Shantsev also tried to counter the report’s criticism regarding the
insufficient planning, maintaining that it was never the organizers’ intention
to provide a meticulous presentation of all their ideas. “We stressed the
conceptual elements of the preparation,” he said. “We were not going to detail
our program, and chose instead to address the more global aspects.”
Moscow is trying to become only the third city to stage the Summer Games
twice. Paris and London both had that honor during the first half of the 20th
century.
But in 1980 Moscow played host to one of the most contentious and
ideologically charged Olympic Games in history. Numerous Western nations
boycotted the event to protest the Soviet invasion of Afghanistan in 1979.
Ironically, that history may actually be a point in Moscow’s favor this time
out.
“It is not a limitation for Moscow to host again,” said Kevin B. Wamsley,
director of the International Centre for Olympic Studies, at Canada’s
University of Western Ontario. “There is a good case to be made that the Games
should be hosted there again, given the boycotts of 1980.”
In addition to upgrading the venues from the 1980 Olympics, the Moscow plan is
based around the “Olympic River” concept, which would have every major venue
situated along the Moscow River. The waterway would serve as the main
transportation route – thus bypassing the city’s notorious traffic jams – and
provide a long axis for the overall layout.
The planned athletes’ and media village would be one of the few important
sites that would have to be constructed in order to host the games. Located in
the northwest part of the city, near the 80,000 seat Luzhniki Olympic Stadium,
the futuristic complex would be able to accomodate over 10,000 participants in
the games.
But an undue reliance on the legacy of the 1980 Olympics could have been the
one of the principal shortcomings of the bid. Moscow’s price estimate of $1.84
billion for the Games was the lowest among all candidate cities.
“The venues from Moscow are too old and do not really fit all modern
requirements,” said Holger Preuss, a professor at the Institute of Sport
Science at the Johannes Gutenberg-University in Mainz, Germany, who has worked
as a consultant on the bids of six different candidate cities in the past. “So
the IOC might have been aware that huge investment would have been required to
renovate the venues.”
The IOC did note the merit of the Moscow plan’s balance between new and
existing facilities in providing the infrastructure necessary to stage a
modern Olympics.
“The high number of existing competition venues and those under construction
mitigate financial and construction schedule risks for competition venues,”
the committee wrote in the summary to report.
Experts agreed with this assessment, pointing out that the Games have become
increasingly costly, requiring a substantial investment of resources and a
massive building campaign. This became apparent during the run up to the 2004
games, as the Athens organizing committee was chastised for the length of time
it took to complete the ambitious construction plans for the event. The final
price tag for the Athens games was $11.6 billion – $3 billion above the cost
in the original proposal.
“Using the 1980 facilities could have worked to their advantage,” said Wamsley.
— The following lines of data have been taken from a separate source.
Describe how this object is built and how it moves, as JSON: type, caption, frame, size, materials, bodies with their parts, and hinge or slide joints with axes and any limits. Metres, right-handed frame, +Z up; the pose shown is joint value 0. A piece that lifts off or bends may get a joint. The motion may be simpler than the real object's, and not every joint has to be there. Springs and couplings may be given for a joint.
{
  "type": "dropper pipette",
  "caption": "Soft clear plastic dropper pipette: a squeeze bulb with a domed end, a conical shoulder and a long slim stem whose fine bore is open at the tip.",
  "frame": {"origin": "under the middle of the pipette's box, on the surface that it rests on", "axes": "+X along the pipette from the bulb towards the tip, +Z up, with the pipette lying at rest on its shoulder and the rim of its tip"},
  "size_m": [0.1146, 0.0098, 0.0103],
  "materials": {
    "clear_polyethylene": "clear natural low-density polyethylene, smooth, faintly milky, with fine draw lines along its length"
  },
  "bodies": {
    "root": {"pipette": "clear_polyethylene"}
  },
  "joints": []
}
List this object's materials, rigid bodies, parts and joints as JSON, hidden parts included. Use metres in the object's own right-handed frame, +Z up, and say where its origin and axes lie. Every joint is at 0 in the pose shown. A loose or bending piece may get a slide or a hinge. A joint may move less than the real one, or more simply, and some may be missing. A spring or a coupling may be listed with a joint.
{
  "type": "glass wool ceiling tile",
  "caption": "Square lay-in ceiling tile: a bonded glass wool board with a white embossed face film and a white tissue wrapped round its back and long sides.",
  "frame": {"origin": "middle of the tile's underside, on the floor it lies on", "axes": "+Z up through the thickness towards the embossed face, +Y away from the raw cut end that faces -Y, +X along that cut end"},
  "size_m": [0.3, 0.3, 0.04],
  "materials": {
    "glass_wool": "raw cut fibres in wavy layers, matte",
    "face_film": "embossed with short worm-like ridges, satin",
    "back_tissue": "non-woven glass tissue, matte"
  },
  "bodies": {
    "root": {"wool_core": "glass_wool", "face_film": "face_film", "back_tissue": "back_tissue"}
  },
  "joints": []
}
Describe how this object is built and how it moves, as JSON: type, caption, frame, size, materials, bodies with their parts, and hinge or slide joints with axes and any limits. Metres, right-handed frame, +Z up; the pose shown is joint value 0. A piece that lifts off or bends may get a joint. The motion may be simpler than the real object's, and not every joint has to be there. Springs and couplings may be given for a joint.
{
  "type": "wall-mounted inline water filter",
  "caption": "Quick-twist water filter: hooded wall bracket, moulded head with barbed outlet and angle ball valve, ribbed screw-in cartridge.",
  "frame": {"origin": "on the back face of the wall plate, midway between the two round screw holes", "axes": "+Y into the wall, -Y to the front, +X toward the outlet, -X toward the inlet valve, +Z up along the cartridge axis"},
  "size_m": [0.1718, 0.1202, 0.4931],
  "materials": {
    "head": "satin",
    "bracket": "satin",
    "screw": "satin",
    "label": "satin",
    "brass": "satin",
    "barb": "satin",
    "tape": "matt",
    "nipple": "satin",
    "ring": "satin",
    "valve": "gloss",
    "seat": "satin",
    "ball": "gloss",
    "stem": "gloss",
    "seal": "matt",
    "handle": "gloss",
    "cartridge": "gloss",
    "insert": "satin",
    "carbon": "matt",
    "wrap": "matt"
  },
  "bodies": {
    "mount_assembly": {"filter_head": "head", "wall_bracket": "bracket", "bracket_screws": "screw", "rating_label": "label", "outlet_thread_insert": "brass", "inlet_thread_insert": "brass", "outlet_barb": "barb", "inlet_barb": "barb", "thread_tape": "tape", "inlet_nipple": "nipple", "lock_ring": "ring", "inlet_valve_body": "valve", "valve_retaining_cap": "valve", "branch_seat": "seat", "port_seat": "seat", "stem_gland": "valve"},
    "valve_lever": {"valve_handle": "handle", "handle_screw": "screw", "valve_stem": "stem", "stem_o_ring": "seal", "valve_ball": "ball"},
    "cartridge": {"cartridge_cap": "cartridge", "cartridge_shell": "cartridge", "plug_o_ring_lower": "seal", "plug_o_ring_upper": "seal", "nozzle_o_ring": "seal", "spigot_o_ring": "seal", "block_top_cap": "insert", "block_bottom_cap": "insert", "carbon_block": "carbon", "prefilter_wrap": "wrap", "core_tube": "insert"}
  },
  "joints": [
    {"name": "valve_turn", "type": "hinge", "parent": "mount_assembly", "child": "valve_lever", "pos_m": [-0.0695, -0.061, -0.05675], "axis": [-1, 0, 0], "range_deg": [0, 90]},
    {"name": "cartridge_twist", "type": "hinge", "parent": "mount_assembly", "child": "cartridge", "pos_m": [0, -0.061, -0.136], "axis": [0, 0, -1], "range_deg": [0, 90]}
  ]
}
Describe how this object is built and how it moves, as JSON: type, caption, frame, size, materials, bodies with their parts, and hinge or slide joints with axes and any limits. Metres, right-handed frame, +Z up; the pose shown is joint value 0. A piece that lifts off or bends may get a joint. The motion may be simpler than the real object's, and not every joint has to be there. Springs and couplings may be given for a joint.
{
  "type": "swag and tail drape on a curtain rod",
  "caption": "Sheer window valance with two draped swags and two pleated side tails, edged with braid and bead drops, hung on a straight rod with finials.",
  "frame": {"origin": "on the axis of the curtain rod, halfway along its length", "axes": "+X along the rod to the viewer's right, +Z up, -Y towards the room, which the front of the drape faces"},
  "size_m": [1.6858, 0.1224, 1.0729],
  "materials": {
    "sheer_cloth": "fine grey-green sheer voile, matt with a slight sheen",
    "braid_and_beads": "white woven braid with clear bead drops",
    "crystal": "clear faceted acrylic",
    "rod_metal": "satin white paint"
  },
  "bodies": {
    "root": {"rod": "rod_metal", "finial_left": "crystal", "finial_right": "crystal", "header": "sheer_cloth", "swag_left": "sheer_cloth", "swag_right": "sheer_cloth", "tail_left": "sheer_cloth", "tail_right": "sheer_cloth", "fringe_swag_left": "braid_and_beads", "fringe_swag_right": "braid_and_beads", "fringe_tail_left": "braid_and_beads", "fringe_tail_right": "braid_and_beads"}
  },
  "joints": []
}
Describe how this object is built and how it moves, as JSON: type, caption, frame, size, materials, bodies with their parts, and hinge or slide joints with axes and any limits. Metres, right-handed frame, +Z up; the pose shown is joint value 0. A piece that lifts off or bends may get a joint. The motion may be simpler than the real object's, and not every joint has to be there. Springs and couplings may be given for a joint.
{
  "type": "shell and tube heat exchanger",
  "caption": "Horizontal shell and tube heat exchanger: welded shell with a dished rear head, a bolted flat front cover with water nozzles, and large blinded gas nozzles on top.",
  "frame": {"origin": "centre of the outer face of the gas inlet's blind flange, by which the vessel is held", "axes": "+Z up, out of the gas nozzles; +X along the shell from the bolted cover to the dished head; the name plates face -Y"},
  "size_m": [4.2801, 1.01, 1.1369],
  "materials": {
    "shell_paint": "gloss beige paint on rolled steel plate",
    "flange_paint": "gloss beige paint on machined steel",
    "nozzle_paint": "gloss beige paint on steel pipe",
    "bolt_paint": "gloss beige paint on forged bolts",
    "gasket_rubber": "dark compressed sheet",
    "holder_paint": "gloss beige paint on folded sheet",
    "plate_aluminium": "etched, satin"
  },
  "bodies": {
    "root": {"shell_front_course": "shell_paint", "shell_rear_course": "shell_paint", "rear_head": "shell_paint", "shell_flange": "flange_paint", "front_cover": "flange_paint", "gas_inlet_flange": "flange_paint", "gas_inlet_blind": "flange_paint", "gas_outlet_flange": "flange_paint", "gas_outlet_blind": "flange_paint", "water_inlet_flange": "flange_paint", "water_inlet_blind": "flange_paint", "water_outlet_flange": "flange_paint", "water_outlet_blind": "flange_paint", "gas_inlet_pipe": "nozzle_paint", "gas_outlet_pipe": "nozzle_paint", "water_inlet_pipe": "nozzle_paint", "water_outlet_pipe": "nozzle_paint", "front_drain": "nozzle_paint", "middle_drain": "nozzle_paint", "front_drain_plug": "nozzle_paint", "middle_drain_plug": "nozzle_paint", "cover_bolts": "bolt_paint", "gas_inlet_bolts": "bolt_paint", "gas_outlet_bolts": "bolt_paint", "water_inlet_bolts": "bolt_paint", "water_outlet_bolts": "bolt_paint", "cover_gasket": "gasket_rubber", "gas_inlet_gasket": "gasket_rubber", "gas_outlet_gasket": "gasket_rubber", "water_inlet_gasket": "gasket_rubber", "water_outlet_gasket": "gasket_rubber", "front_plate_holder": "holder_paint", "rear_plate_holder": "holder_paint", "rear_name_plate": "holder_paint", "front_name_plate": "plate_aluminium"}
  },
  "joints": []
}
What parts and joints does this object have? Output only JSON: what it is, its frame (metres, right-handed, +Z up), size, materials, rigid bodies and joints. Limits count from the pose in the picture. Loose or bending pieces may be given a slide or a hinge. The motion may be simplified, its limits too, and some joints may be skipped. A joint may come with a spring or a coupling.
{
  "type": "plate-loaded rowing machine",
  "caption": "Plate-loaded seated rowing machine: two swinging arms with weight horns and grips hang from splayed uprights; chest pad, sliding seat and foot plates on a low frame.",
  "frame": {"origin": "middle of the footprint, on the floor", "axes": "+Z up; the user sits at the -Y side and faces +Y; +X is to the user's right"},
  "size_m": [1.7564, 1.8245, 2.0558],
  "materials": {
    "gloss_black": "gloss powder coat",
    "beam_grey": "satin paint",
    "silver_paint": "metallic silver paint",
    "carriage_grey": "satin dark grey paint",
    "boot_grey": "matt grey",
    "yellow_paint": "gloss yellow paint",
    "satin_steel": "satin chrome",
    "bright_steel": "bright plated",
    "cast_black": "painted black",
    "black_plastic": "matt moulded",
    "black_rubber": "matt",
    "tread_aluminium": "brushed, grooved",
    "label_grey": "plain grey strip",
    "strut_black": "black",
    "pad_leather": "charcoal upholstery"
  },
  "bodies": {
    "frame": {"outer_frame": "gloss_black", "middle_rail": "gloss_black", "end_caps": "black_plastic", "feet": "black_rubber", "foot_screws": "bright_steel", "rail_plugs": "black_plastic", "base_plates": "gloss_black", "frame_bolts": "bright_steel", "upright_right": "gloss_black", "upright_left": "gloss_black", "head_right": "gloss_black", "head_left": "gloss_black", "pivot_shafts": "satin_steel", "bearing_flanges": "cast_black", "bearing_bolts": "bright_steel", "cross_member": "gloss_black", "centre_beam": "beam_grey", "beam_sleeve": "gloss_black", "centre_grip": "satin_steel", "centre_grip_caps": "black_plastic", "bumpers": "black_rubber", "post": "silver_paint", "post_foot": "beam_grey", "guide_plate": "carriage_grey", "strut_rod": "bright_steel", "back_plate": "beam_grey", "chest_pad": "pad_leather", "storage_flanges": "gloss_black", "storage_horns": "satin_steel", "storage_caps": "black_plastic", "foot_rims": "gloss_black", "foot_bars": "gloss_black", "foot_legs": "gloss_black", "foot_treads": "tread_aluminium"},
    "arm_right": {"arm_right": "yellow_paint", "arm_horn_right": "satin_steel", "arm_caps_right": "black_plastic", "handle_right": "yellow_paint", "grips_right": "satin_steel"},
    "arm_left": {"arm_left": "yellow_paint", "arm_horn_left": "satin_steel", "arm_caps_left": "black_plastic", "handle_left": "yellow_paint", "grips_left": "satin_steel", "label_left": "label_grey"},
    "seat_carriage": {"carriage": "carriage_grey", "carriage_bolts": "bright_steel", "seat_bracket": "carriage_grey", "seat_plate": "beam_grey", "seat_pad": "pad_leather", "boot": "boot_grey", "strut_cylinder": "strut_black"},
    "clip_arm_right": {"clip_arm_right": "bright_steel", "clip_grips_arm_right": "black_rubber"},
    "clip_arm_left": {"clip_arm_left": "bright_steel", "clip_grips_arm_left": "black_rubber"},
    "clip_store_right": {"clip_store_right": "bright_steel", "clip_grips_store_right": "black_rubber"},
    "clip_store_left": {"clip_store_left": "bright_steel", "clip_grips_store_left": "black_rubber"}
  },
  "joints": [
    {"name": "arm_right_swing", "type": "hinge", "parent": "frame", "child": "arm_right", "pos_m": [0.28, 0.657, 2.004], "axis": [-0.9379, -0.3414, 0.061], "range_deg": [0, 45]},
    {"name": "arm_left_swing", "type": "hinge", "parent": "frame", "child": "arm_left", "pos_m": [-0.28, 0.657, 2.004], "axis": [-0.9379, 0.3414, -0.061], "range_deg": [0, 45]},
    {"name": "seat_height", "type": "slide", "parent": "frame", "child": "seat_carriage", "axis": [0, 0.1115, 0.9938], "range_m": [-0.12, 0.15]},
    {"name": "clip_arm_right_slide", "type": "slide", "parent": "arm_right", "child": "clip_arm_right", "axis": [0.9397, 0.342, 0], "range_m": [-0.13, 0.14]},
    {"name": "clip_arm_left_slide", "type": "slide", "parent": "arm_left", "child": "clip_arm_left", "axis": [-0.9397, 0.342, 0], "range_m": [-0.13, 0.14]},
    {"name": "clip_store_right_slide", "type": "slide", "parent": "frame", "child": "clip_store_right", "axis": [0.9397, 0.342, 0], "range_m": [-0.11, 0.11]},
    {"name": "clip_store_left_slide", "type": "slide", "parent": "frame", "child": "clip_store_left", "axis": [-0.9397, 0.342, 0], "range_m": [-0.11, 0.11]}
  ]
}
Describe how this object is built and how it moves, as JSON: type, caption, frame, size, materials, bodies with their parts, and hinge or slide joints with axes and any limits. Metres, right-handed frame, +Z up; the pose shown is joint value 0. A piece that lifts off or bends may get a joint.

“This was the strategy employed by Peter Ueberroth in 1984, the only reason
that Los Angeles turned a profit.
“More conservative, cost efficient, and environmentally friendly proposals
will certainly carry more weight in the future,” he added.
The IOC report represented the committee’s collective judgment, while each of
the committee’s 116 members will cast individual votes in the final balloting,
scheduled for July 6 in Singapore. Thus, the outcome of the contest is still
difficult to predict, Preuss cautionoed.
“The IOC is not only an institution but also a constituencyof 115 IOC
individual members [plus the IOC president], who all have different
preferences, memories and perceptions of the movement and what is best for the
future of the Games,” he said.
Four years ago, Toronto was given the most positive review in the IOC report
ahead of the selection for the 2008 games, but Beijing prevailed in the final
round of voting.
Beijing’s selection may also be a negative harbinger for Moscow, however, as
the choice of the Chinese capital was greeted with some dismay around the
world and could introduce a greater political element to the July vote.
Preuss noted that outside perceptions of an authoritarian drift in Russian
politics could prove an added obstacle. “Some IOC members might want another
city following Beijing,” he said.
But political considerations should not be overstated. After all, Moscow
officials presented their vision of the Olympics as an acknowledgment of the
tangible transformation which Russia has undergone in the past 15 years.
“Every nation has its negative politics,” Wamsley noted. “I would not put the
political situation in Russia at the same level as China.”
Perry Binder, a professor of legal studies at
Georgia State University in the United States, who has written about the
Olympic movement, echoes this view.
“The Olympics needs to return somewhat to its roots – focusing on athletes,
rather than the bottom-line profit,” he said. “It would have been intriguing
to see American athletes compete in Moscow in 1980.”
Although the IOC report does not explicitly rank cities and formulates its
assessment in neutral terms, Paris emerged as an odds-on favorite, with London
trailing closely behind. New York’s hopes were dealt a severe blow when the
New York State Public Authorities Control Board declined, only a few hours
after the publication of the IOC report, to endorse the proposed Olympic
stadium on Manhattan’s West Side.
As for the skepticism about Moscow, this is nothing new, as its bid has
largely been considered a long shot since the beginning of the selection
process. But the city’s imaginative and manageable scheme could still appeal
to IOC members as they weigh their decision.
“There are some members of the IOC who agree that the Games need to be
downsized,” Wamsley said. “However, such compact proposals need to be sold or
marketed themselves in public relations campaigns.”